## Written instruction
Every record should be written out exactly, please.
## start Data supplied
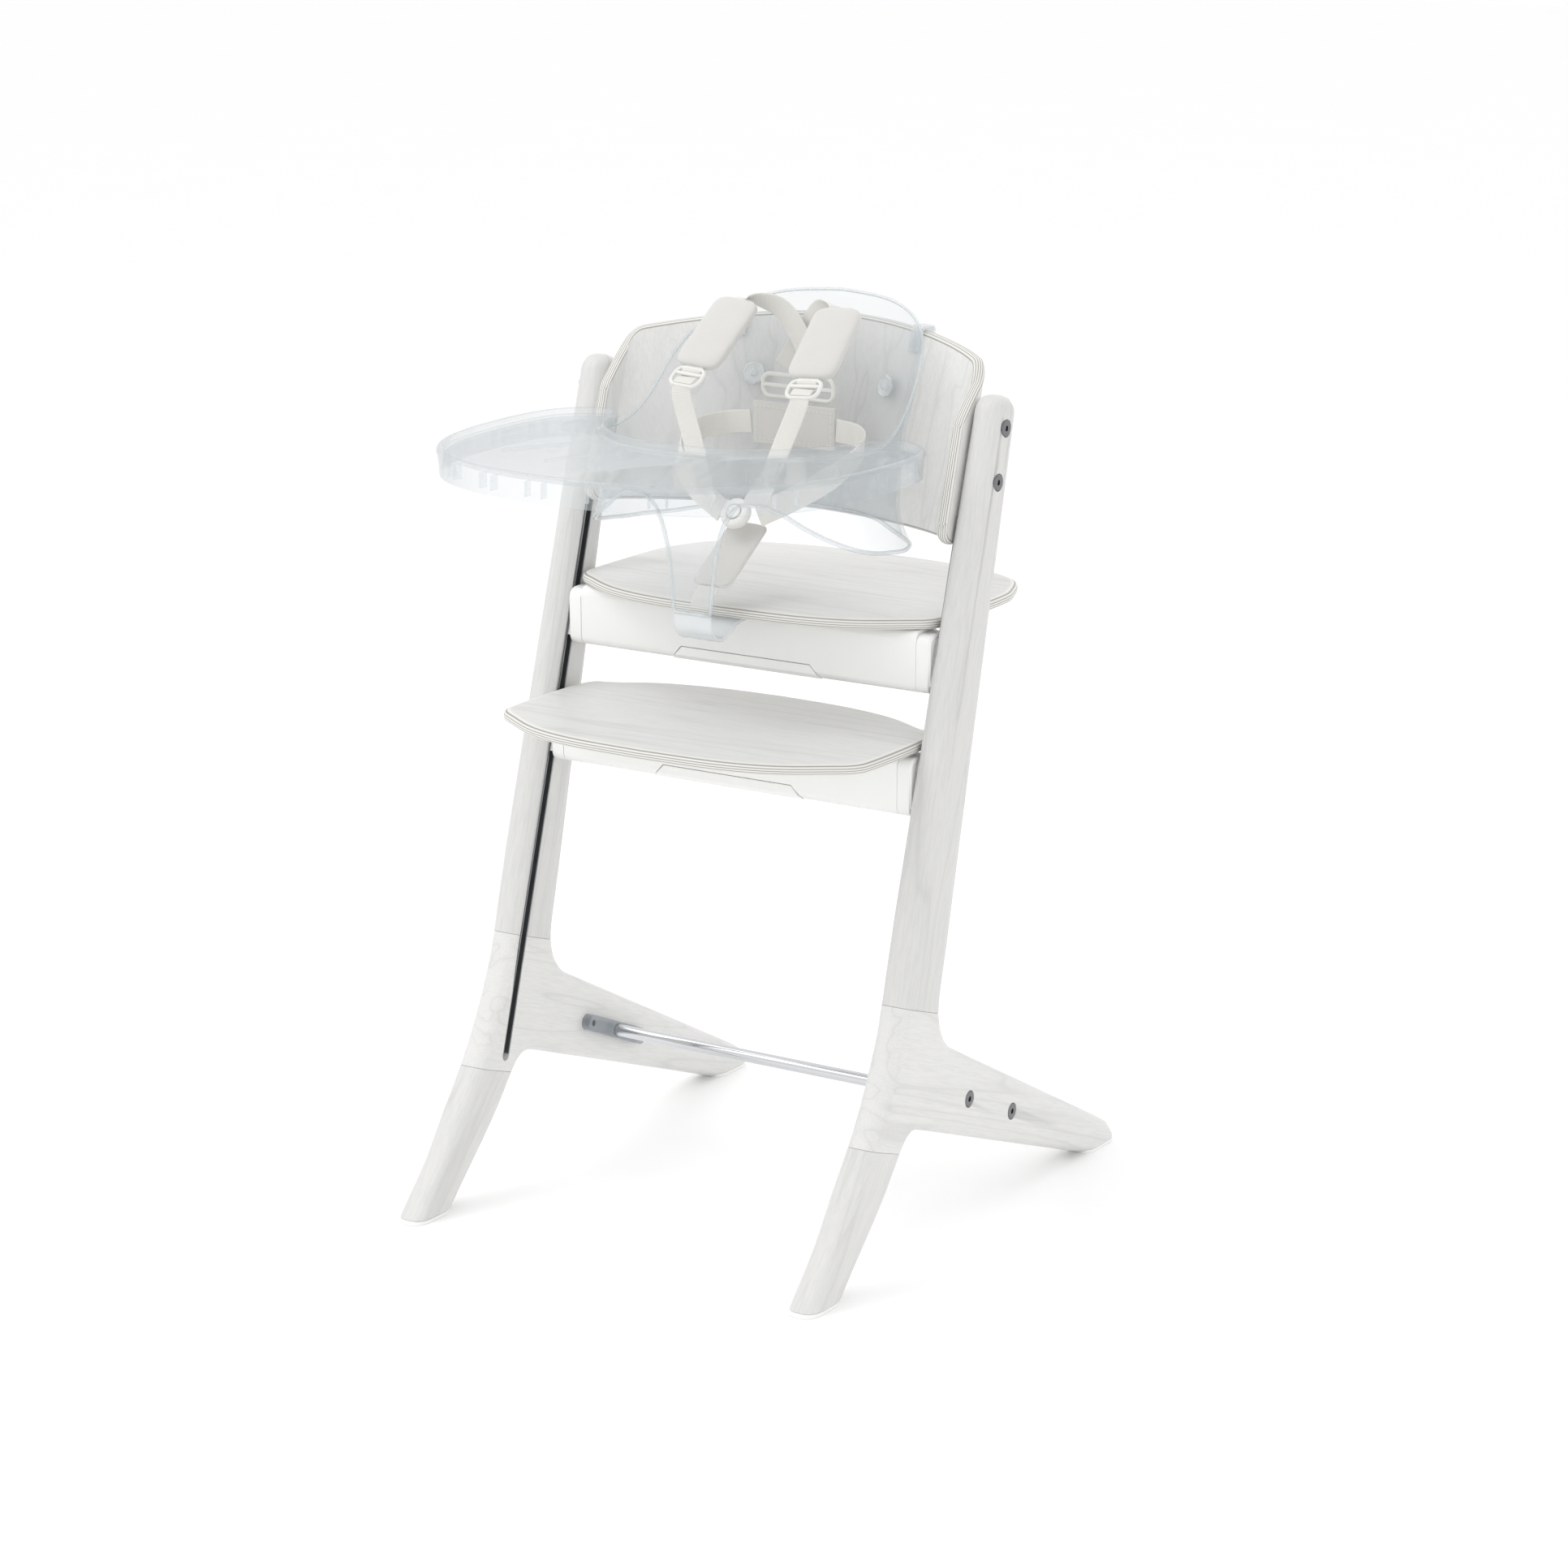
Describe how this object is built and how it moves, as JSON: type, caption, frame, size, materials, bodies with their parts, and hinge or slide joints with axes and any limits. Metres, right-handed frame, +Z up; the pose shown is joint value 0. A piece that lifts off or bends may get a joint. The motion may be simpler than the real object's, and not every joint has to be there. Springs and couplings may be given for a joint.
{
  "type": "baby high chair",
  "caption": "Child high chair with glued wooden side frames, sliding seat and footrest boards, bent plywood backrest, clear plastic baby shell, harness and tray",
  "frame": {"origin": "on the floor, at the middle of the overall width and depth", "axes": "+Z up, -Y towards the tray, +X towards the sitting child's left"},
  "size_m": [0.4808, 0.6386, 0.883],
  "materials": {
    "birch": "white-stained matt lacquer",
    "plywood": "white-stained matt lacquer, plain layered edges",
    "white_plastic": "satin",
    "track_metal": "dark grey satin",
    "chrome": "polished",
    "smoke_plastic": "smoky translucent gloss",
    "clear_plastic": "clear gloss with a faint blue tint",
    "webbing": "ribbed cream webbing",
    "padding": "soft cream padding",
    "cream_plastic": "satin"
  },
  "bodies": {
    "frame": {"left_post": "birch", "left_rear_leg": "birch", "left_front_leg": "birch", "left_track": "track_metal", "left_front_glide": "white_plastic", "left_rear_glide": "white_plastic", "left_backrest_bolt_1": "chrome", "left_backrest_bolt_2": "chrome", "left_stretcher_bolt_1": "chrome", "left_stretcher_bolt_2": "chrome", "left_stretcher_flange": "smoke_plastic", "left_hook": "clear_plastic", "left_shoulder_pad": "padding", "left_ladder_lock": "cream_plastic", "left_back_strap": "webbing", "left_front_strap": "webbing", "left_waist_belt": "webbing", "right_post": "birch", "right_rear_leg": "birch", "right_front_leg": "birch", "right_track": "track_metal", "right_front_glide": "white_plastic", "right_rear_glide": "white_plastic", "right_backrest_bolt_1": "chrome", "right_backrest_bolt_2": "chrome", "right_stretcher_bolt_1": "chrome", "right_stretcher_bolt_2": "chrome", "right_stretcher_flange": "smoke_plastic", "right_hook": "clear_plastic", "right_shoulder_pad": "padding", "right_ladder_lock": "cream_plastic", "right_back_strap": "webbing", "right_front_strap": "webbing", "right_waist_belt": "webbing", "stretcher_bar": "chrome", "backrest": "plywood", "baby_shell": "clear_plastic", "back_adjuster": "cream_plastic", "buckle": "cream_plastic", "back_block": "webbing", "crotch_strap": "webbing", "crotch_pad": "padding"},
    "seat": {"seat_board": "plywood", "seat_crossbar": "white_plastic", "seat_left_cap": "white_plastic", "seat_right_cap": "white_plastic", "crotch_clip": "clear_plastic"},
    "footrest": {"footrest_board": "plywood", "footrest_crossbar": "white_plastic", "footrest_left_cap": "white_plastic", "footrest_right_cap": "white_plastic"},
    "seat_lever": {"seat_lever": "white_plastic"},
    "footrest_lever": {"footrest_lever": "white_plastic"},
    "tray": {"tray": "clear_plastic"},
    "left_tray_release": {"left_tray_release": "clear_plastic"},
    "right_tray_release": {"right_tray_release": "clear_plastic"},
    "buckle_button": {"buckle_button": "cream_plastic"},
    "left_knob": {"left_knob": "clear_plastic"},
    "right_knob": {"right_knob": "clear_plastic"}
  },
  "joints": [
    {"name": "seat_slide", "type": "slide", "parent": "frame", "child": "seat", "axis": [0, 0.2829, 0.9591], "range_m": [-0.035, 0]},
    {"name": "footrest_slide", "type": "slide", "parent": "frame", "child": "footrest", "axis": [0, 0.2829, 0.9591], "range_m": [-0.2, 0]},
    {"name": "seat_lever_press", "type": "slide", "parent": "seat", "child": "seat_lever", "axis": [0, 1, 0], "range_m": [0, 0.003], "stiffness_N_per_m": 1000},
    {"name": "footrest_lever_press", "type": "slide", "parent": "footrest", "child": "footrest_lever", "axis": [0, 1, 0], "range_m": [0, 0.003], "stiffness_N_per_m": 1000},
    {"name": "tray_slide", "type": "slide", "parent": "frame", "child": "tray", "axis": [0, -1, 0], "range_m": [0, 0.1]},
    {"name": "left_release_press", "type": "slide", "parent": "tray", "child": "left_tray_release", "axis": [1, 0, 0], "range_m": [0, 0.004], "stiffness_N_per_m": 600},
    {"name": "right_release_press", "type": "slide", "parent": "tray", "child": "right_tray_release", "axis": [-1, 0, 0], "range_m": [0, 0.004], "stiffness_N_per_m": 600},
    {"name": "buckle_button_press", "type": "slide", "parent": "frame", "child": "buckle_button", "axis": [0, 0.8, -0.6], "range_m": [0, 0.0017], "stiffness_N_per_m": 600},
    {"name": "left_knob_turn", "type": "hinge", "parent": "frame", "child": "left_knob", "pos_m": [-0.0769, 0.12957, 0.789], "axis": [0.3974, -0.874, 0.2796], "range_deg": [0, 90]},
    {"name": "right_knob_turn", "type": "hinge", "parent": "frame", "child": "right_knob", "pos_m": [0.0769, 0.12957, 0.789], "axis": [-0.3974, -0.874, 0.2796], "range_deg": [0, 90]}
  ]
}
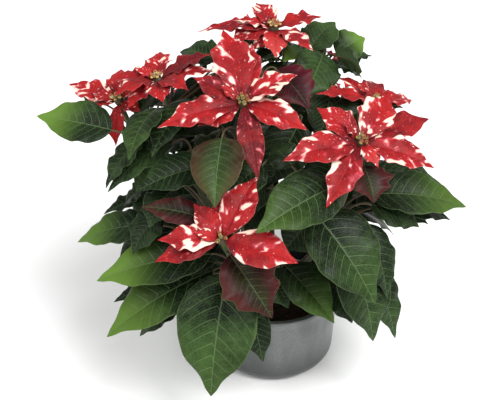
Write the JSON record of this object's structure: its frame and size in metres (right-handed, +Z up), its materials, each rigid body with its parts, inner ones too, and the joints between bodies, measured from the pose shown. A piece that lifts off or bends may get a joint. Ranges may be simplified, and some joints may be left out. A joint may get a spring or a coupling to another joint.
{
  "type": "potted poinsettia",
  "caption": "Pinched poinsettia in a plain round pot: leafy stems, each topped by a rosette of red bracts splashed with cream round a cluster of small yellow-green flowers.",
  "frame": {"origin": "centre of the pot's underside, on its vertical axis", "axes": "+Z up along the pot's axis; -Y towards the side that the picture was taken from; +X to that view's right"},
  "size_m": [0.4422, 0.394, 0.3792],
  "materials": {
    "pot": "satin",
    "soil": "rough",
    "trunk": "rough",
    "leaf": "satin",
    "bract": "satin",
    "cyathia": "satin"
  },
  "bodies": {
    "root": {"pot": "pot", "soil": "soil", "trunk": "trunk", "leaves_a": "leaf", "bracts_a": "bract", "cyathia_a": "cyathia", "leaves_b": "leaf", "bracts_b": "bract", "cyathia_b": "cyathia", "leaves_c": "leaf", "bracts_c": "bract", "cyathia_c": "cyathia", "leaves_d": "leaf", "bracts_d": "bract", "cyathia_d": "cyathia", "leaves_e": "leaf", "bracts_e": "bract", "cyathia_e": "cyathia", "leaves_f": "leaf", "bracts_f": "bract", "cyathia_f": "cyathia", "leaves_g": "leaf", "bracts_g": "bract", "cyathia_g": "cyathia", "leaves_j": "leaf", "bracts_j": "bract", "cyathia_j": "cyathia", "leaves_h": "leaf", "bracts_h": "bract", "cyathia_h": "cyathia", "leaves_i": "leaf", "bracts_i": "bract", "cyathia_i": "cyathia"}
  },
  "joints": []
}
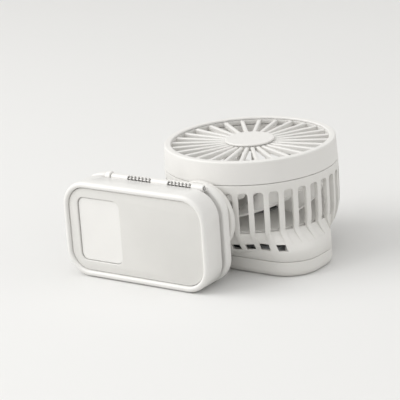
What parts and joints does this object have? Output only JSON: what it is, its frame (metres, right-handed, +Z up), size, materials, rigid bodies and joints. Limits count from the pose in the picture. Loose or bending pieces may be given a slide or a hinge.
## end Data supplied
## Answer to the problem
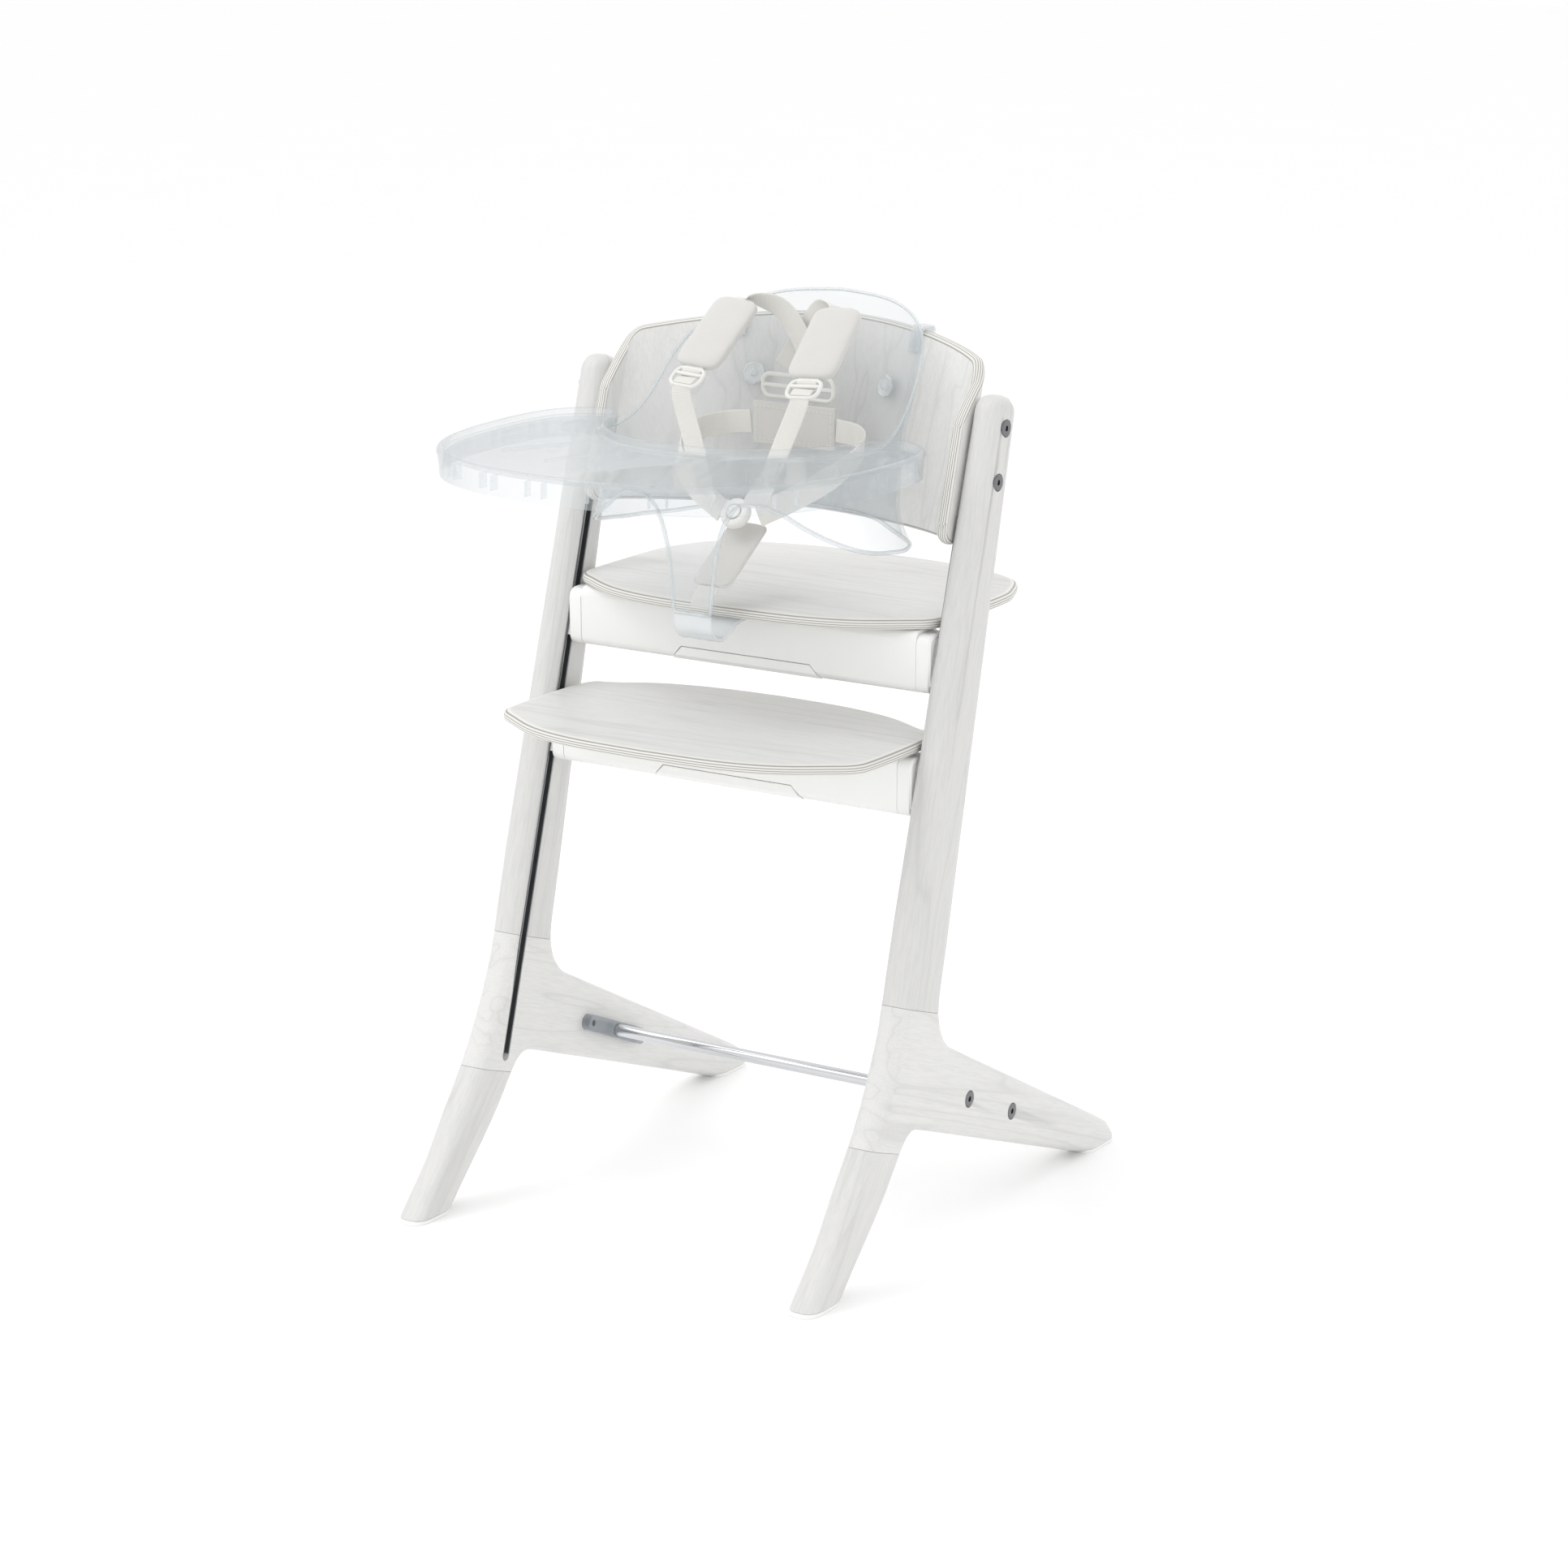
Describe how this object is built and how it moves, as JSON: type, caption, frame, size, materials, bodies with their parts, and hinge or slide joints with axes and any limits. Metres, right-handed frame, +Z up; the pose shown is joint value 0. A piece that lifts off or bends may get a joint. The motion may be simpler than the real object's, and not every joint has to be there. Springs and couplings may be given for a joint.
{
  "type": "baby high chair",
  "caption": "Child high chair with glued wooden side frames, sliding seat and footrest boards, bent plywood backrest, clear plastic baby shell, harness and tray",
  "frame": {"origin": "on the floor, at the middle of the overall width and depth", "axes": "+Z up, -Y towards the tray, +X towards the sitting child's left"},
  "size_m": [0.4808, 0.6386, 0.883],
  "materials": {
    "birch": "white-stained matt lacquer",
    "plywood": "white-stained matt lacquer, plain layered edges",
    "white_plastic": "satin",
    "track_metal": "dark grey satin",
    "chrome": "polished",
    "smoke_plastic": "smoky translucent gloss",
    "clear_plastic": "clear gloss with a faint blue tint",
    "webbing": "ribbed cream webbing",
    "padding": "soft cream padding",
    "cream_plastic": "satin"
  },
  "bodies": {
    "frame": {"left_post": "birch", "left_rear_leg": "birch", "left_front_leg": "birch", "left_track": "track_metal", "left_front_glide": "white_plastic", "left_rear_glide": "white_plastic", "left_backrest_bolt_1": "chrome", "left_backrest_bolt_2": "chrome", "left_stretcher_bolt_1": "chrome", "left_stretcher_bolt_2": "chrome", "left_stretcher_flange": "smoke_plastic", "left_hook": "clear_plastic", "left_shoulder_pad": "padding", "left_ladder_lock": "cream_plastic", "left_back_strap": "webbing", "left_front_strap": "webbing", "left_waist_belt": "webbing", "right_post": "birch", "right_rear_leg": "birch", "right_front_leg": "birch", "right_track": "track_metal", "right_front_glide": "white_plastic", "right_rear_glide": "white_plastic", "right_backrest_bolt_1": "chrome", "right_backrest_bolt_2": "chrome", "right_stretcher_bolt_1": "chrome", "right_stretcher_bolt_2": "chrome", "right_stretcher_flange": "smoke_plastic", "right_hook": "clear_plastic", "right_shoulder_pad": "padding", "right_ladder_lock": "cream_plastic", "right_back_strap": "webbing", "right_front_strap": "webbing", "right_waist_belt": "webbing", "stretcher_bar": "chrome", "backrest": "plywood", "baby_shell": "clear_plastic", "back_adjuster": "cream_plastic", "buckle": "cream_plastic", "back_block": "webbing", "crotch_strap": "webbing", "crotch_pad": "padding"},
    "seat": {"seat_board": "plywood", "seat_crossbar": "white_plastic", "seat_left_cap": "white_plastic", "seat_right_cap": "white_plastic", "crotch_clip": "clear_plastic"},
    "footrest": {"footrest_board": "plywood", "footrest_crossbar": "white_plastic", "footrest_left_cap": "white_plastic", "footrest_right_cap": "white_plastic"},
    "seat_lever": {"seat_lever": "white_plastic"},
    "footrest_lever": {"footrest_lever": "white_plastic"},
    "tray": {"tray": "clear_plastic"},
    "left_tray_release": {"left_tray_release": "clear_plastic"},
    "right_tray_release": {"right_tray_release": "clear_plastic"},
    "buckle_button": {"buckle_button": "cream_plastic"},
    "left_knob": {"left_knob": "clear_plastic"},
    "right_knob": {"right_knob": "clear_plastic"}
  },
  "joints": [
    {"name": "seat_slide", "type": "slide", "parent": "frame", "child": "seat", "axis": [0, 0.2829, 0.9591], "range_m": [-0.035, 0]},
    {"name": "footrest_slide", "type": "slide", "parent": "frame", "child": "footrest", "axis": [0, 0.2829, 0.9591], "range_m": [-0.2, 0]},
    {"name": "seat_lever_press", "type": "slide", "parent": "seat", "child": "seat_lever", "axis": [0, 1, 0], "range_m": [0, 0.003], "stiffness_N_per_m": 1000},
    {"name": "footrest_lever_press", "type": "slide", "parent": "footrest", "child": "footrest_lever", "axis": [0, 1, 0], "range_m": [0, 0.003], "stiffness_N_per_m": 1000},
    {"name": "tray_slide", "type": "slide", "parent": "frame", "child": "tray", "axis": [0, -1, 0], "range_m": [0, 0.1]},
    {"name": "left_release_press", "type": "slide", "parent": "tray", "child": "left_tray_release", "axis": [1, 0, 0], "range_m": [0, 0.004], "stiffness_N_per_m": 600},
    {"name": "right_release_press", "type": "slide", "parent": "tray", "child": "right_tray_release", "axis": [-1, 0, 0], "range_m": [0, 0.004], "stiffness_N_per_m": 600},
    {"name": "buckle_button_press", "type": "slide", "parent": "frame", "child": "buckle_button", "axis": [0, 0.8, -0.6], "range_m": [0, 0.0017], "stiffness_N_per_m": 600},
    {"name": "left_knob_turn", "type": "hinge", "parent": "frame", "child": "left_knob", "pos_m": [-0.0769, 0.12957, 0.789], "axis": [0.3974, -0.874, 0.2796], "range_deg": [0, 90]},
    {"name": "right_knob_turn", "type": "hinge", "parent": "frame", "child": "right_knob", "pos_m": [0.0769, 0.12957, 0.789], "axis": [-0.3974, -0.874, 0.2796], "range_deg": [0, 90]}
  ]
}
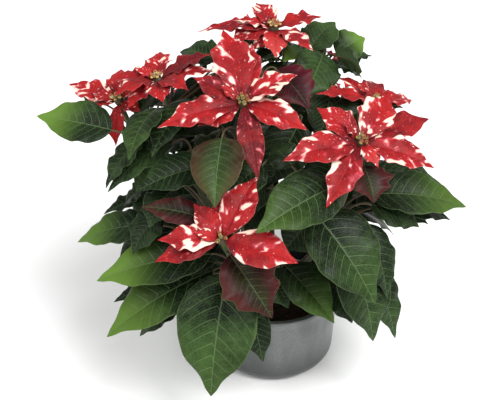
Write the JSON record of this object's structure: its frame and size in metres (right-handed, +Z up), its materials, each rigid body with its parts, inner ones too, and the joints between bodies, measured from the pose shown. A piece that lifts off or bends may get a joint. Ranges may be simplified, and some joints may be left out. A joint may get a spring or a coupling to another joint.
{
  "type": "potted poinsettia",
  "caption": "Pinched poinsettia in a plain round pot: leafy stems, each topped by a rosette of red bracts splashed with cream round a cluster of small yellow-green flowers.",
  "frame": {"origin": "centre of the pot's underside, on its vertical axis", "axes": "+Z up along the pot's axis; -Y towards the side that the picture was taken from; +X to that view's right"},
  "size_m": [0.4422, 0.394, 0.3792],
  "materials": {
    "pot": "satin",
    "soil": "rough",
    "trunk": "rough",
    "leaf": "satin",
    "bract": "satin",
    "cyathia": "satin"
  },
  "bodies": {
    "root": {"pot": "pot", "soil": "soil", "trunk": "trunk", "leaves_a": "leaf", "bracts_a": "bract", "cyathia_a": "cyathia", "leaves_b": "leaf", "bracts_b": "bract", "cyathia_b": "cyathia", "leaves_c": "leaf", "bracts_c": "bract", "cyathia_c": "cyathia", "leaves_d": "leaf", "bracts_d": "bract", "cyathia_d": "cyathia", "leaves_e": "leaf", "bracts_e": "bract", "cyathia_e": "cyathia", "leaves_f": "leaf", "bracts_f": "bract", "cyathia_f": "cyathia", "leaves_g": "leaf", "bracts_g": "bract", "cyathia_g": "cyathia", "leaves_j": "leaf", "bracts_j": "bract", "cyathia_j": "cyathia", "leaves_h": "leaf", "bracts_h": "bract", "cyathia_h": "cyathia", "leaves_i": "leaf", "bracts_i": "bract", "cyathia_i": "cyathia"}
  },
  "joints": []
}
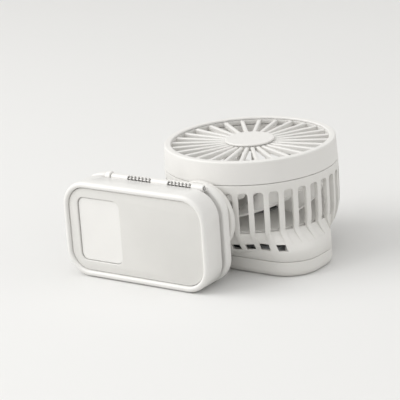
What parts and joints does this object have? Output only JSON: what it is, its frame (metres, right-handed, +Z up), size, materials, rigid bodies and joints. Limits count from the pose in the picture. Loose or bending pieces may be given a slide or a hinge.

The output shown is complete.